La présence des « Békés » notamment, descendants des colons européens, appelés aussi « Blancs pays » en Guadeloupe (où ils sont moins nombreux qu'en Martinique) et surtout la question de leur poids dans le domaine économique, apparaît régulièrement dans les débats autour de l'héritage historique et les limites de ce brassage si souvent célébré. C'est un sujet toujours sensible, en particulier en temps de crise économique, source de crispations et de tensions, mais que les ultramarins eux-mêmes cherchent aujourd'hui à dépassionner, comme le montre le débat organisé par la Délégation pour l'égalité des chances des Français d'outre-mer en pleine crise (le 18 mars 2009) ou les initiatives d'associations réunies sous la bannière de « Tous créoles ».
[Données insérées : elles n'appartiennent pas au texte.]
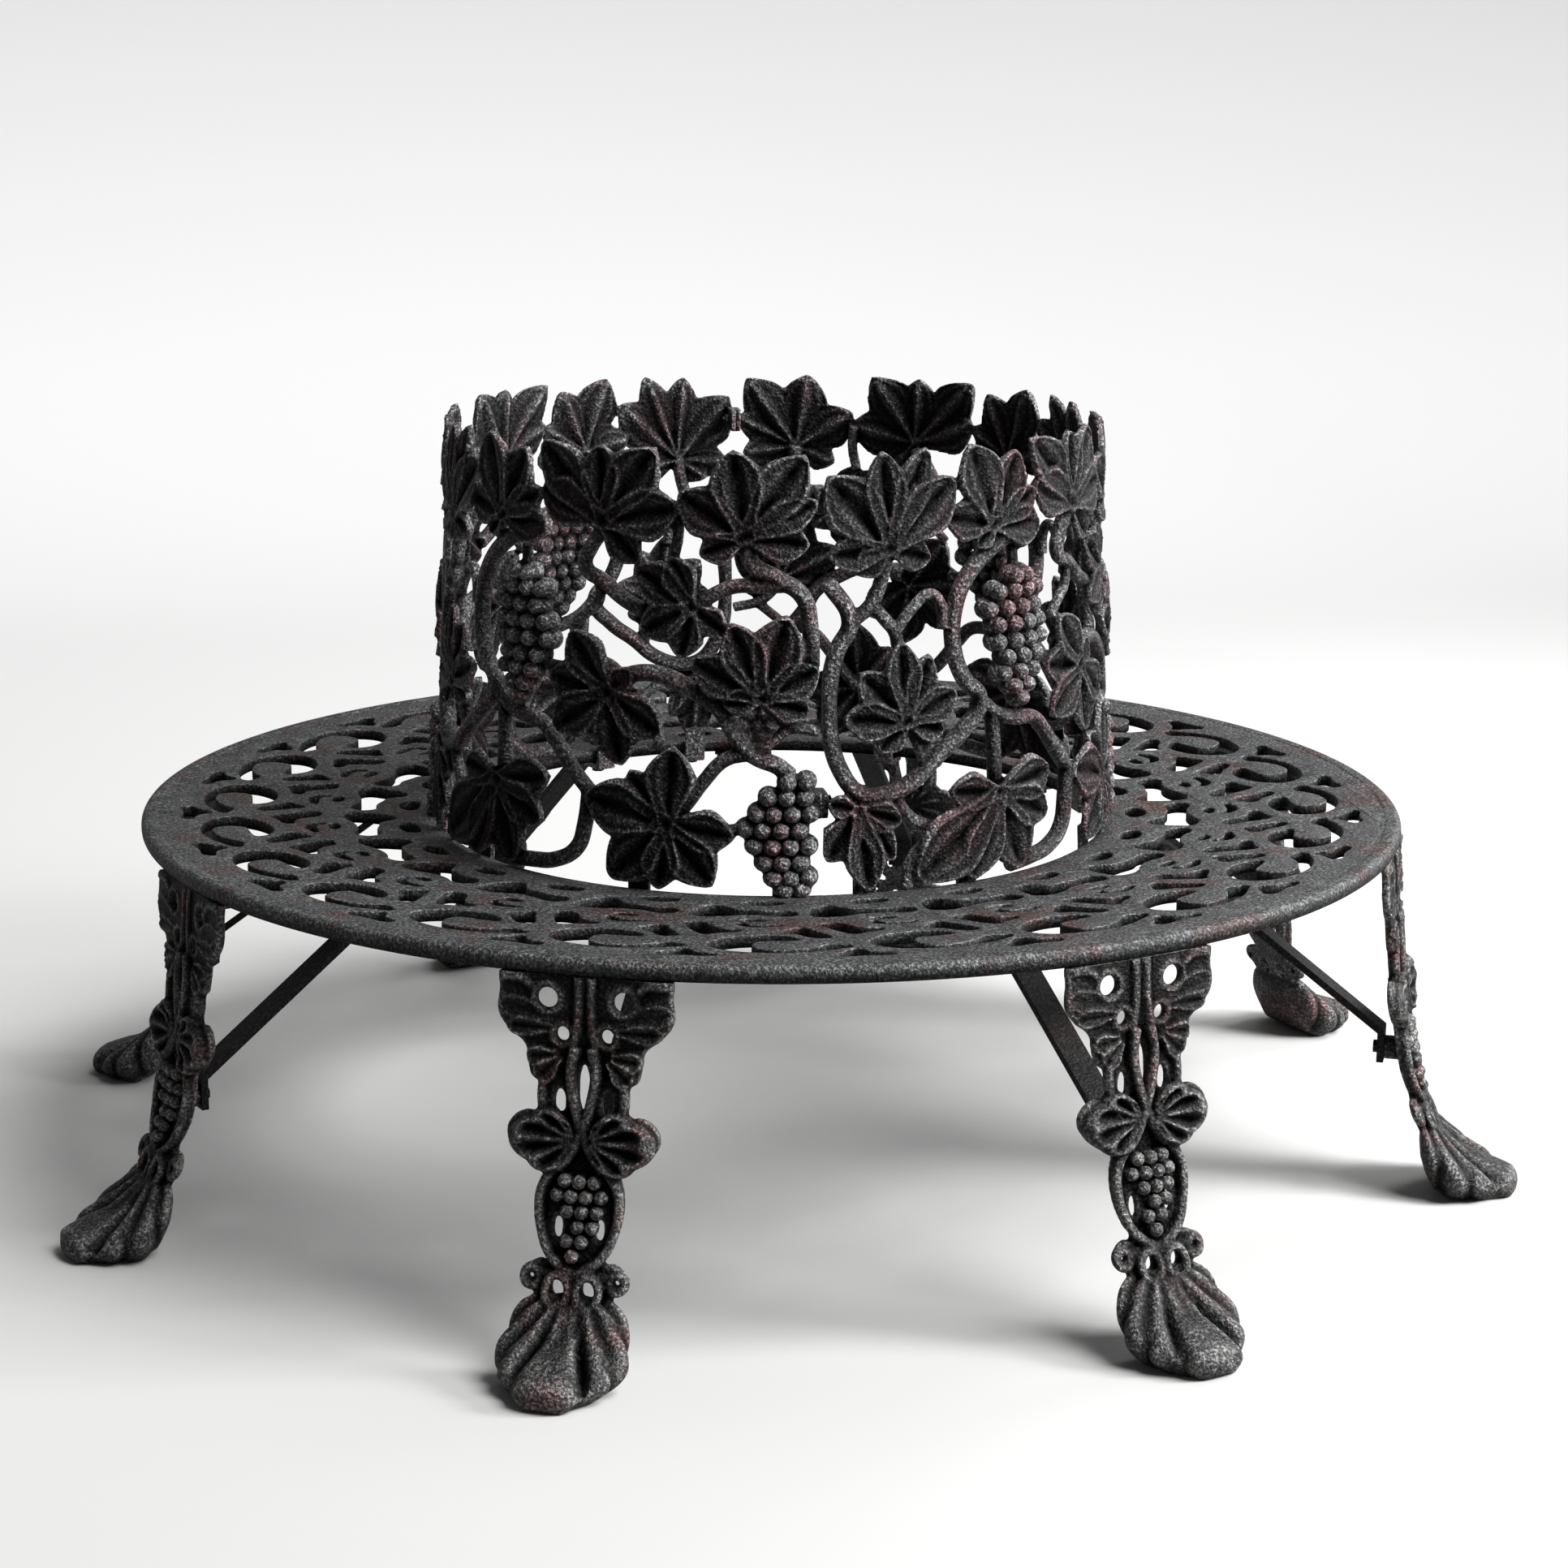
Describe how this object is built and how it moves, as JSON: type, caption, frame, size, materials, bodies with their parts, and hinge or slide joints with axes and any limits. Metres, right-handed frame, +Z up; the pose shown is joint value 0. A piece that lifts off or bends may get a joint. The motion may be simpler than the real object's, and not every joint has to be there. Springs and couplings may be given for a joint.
{
  "type": "tree bench",
  "caption": "Round cast-iron bench that stands round a tree trunk, with a pierced scroll seat, a grapevine back ring and leaf-footed legs on flat-bar braces.",
  "frame": {"origin": "on the floor in the middle of the ring", "axes": "+Z up; the four joints of the seat and back face -Y, +X, +Y and -X"},
  "size_m": [1.684, 1.684, 0.893],
  "materials": {
    "seat_iron": "worn, satin",
    "vine_iron": "sand-cast, old black paint",
    "leg_iron": "sand-cast, old black paint",
    "bar_iron": "wrought bar, dull black",
    "fastener_iron": "dull, slightly rusted"
  },
  "bodies": {
    "root": {"seat_quarter_1": "seat_iron", "seat_quarter_2": "seat_iron", "seat_quarter_3": "seat_iron", "seat_quarter_4": "seat_iron", "back_quarter_1": "vine_iron", "back_quarter_2": "vine_iron", "back_quarter_3": "vine_iron", "back_quarter_4": "vine_iron", "leg_1": "leg_iron", "leg_2": "leg_iron", "leg_3": "leg_iron", "leg_4": "leg_iron", "leg_5": "leg_iron", "leg_6": "leg_iron", "leg_7": "leg_iron", "leg_8": "leg_iron", "brace_1": "bar_iron", "brace_2": "bar_iron", "brace_3": "bar_iron", "brace_4": "bar_iron", "brace_5": "bar_iron", "brace_6": "bar_iron", "brace_7": "bar_iron", "brace_8": "bar_iron", "leg_screws": "fastener_iron", "brace_seat_screws": "fastener_iron", "brace_leg_screws": "fastener_iron", "back_foot_screws": "fastener_iron", "seat_joint_bolts": "fastener_iron", "seat_joint_nuts": "fastener_iron", "back_joint_bolts": "fastener_iron", "back_joint_nuts": "fastener_iron"}
  },
  "joints": []
}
La départementalisation de 1946 apparaît ainsi comme le résultat de l'affirmation d'identités sociales et culturelles fortes, ainsi résumées par Aimé Césaire : « Ce ne sont pas des paysages, mais des pays ; pas des populations, mais des peuples ». Elle a couronné une histoire commune de presque trois siècles marquée par une puissante volonté d'accès à la citoyenneté, dans un cadre institutionnel permettant la réalisation de l'égalité sociale et politique.
Partant de cette analyse, et comme le souligne Daniel Maximin 210 ( * ) , « tout ce qui peut contribuer à restaurer dans ses sociétés le lien citoyen local, le sentiment d'appartenance régionale, l'assurance identitaire face aux dérives de l'aliénation, la richesse de leur plurilinguisme, et la conscience historique d'être héritiers des résistances et non victimes éternelles de l'oppression originelle, ne peut qu'assainir et clarifier le dialogue dans tous les domaines .»
* 206 Le traité de Paris de 1814 marque le rattachement définitif de la Martinique.
* 207 Les historiens estiment qu'entre 15 et 30 millions de personnes au total furent arrachées à l'Afrique pendant cette période dans le cadre du commerce triangulaire.
* 208 Rétabli par Bonaparte en 1802.
* 209 Poète, romancier et philosophe martiniquais.
* 210 Daniel Maximin poète, romancier et essayiste, est également un des rapporteurs nationaux des Etats Généraux de l'outre-mer.